For the last few months I have tried my hand at earning most of my income through writing. This has been an interesting experience. One of the wake up calls to me happened at the turn of month. I had not been paid like I expected to. The publications in question were not late in payment; they are late in publishing. I met deadline for both, but the publications have held onto the pieces now for some weeks. I have confidence they will eventually get around to them.
For them it does not make much a difference; none of the submitted pieces were especially time sensitive. They can be saved for a lull in the newsroom. But for me the difference is between getting paid in July and getting paid in September.
This might not be a business I can afford to be in much longer.
This post is not really about me. I relate this vignette because it is an interesting slice on an industry in crisis. To get into this industry you must spend several years free-lancing, usually for $150-$500 per piece, or come in with sterling connections and internships as the top. But neither a successful reporting record or the best connections in the world will guarantee you much.
Here was a report in Bloomberg from last month:
The news business is on pace for its worst job losses in a decade as about 3,000 people have been laid off or been offered buyouts in the first five months of this year…. The level of attrition is the highest since 2009, when the industry saw 7,914 job cuts in the first five months of that year in the wake of the financial crisis, according to data compiled by Challenger, Gray and Christmas Inc., an outplacement and executive coaching firm.
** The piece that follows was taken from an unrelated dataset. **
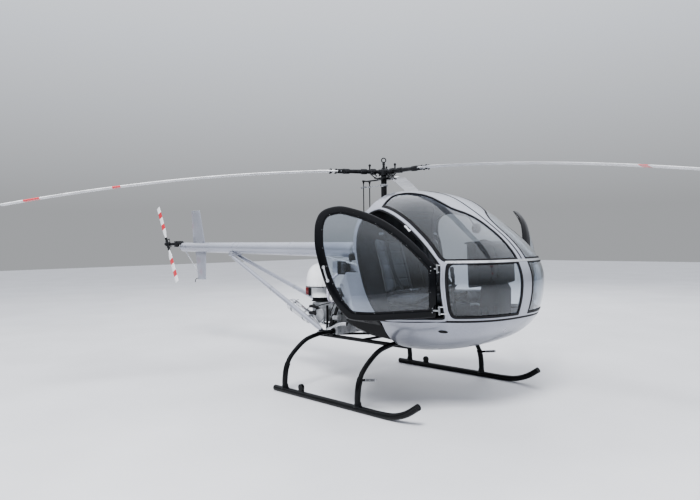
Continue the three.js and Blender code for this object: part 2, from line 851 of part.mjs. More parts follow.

With the U.S. unemployment rate the lowest since 1969, the journalism job market is one of the rare weak spots, said Andrew Challenger, the firm’s vice president.
“In most industries, employers can’t find enough people to fill the jobs they have open,” he said. “In news, it has been the opposite story. And it seems to have been accelerating.”
The cuts have created a competitive job market where the number of out-of-work journalists often exceeds the number of openings. When Bklyner, a local news site in Brooklyn, said in May it was looking for a new political reporter, 16 journalists emailed their resumes within a few hours, said Liena Zagare, Bklyner’s editor and publisher. Many had prior work experience at national media outlets such as CNN, Reuters and New York Magazine.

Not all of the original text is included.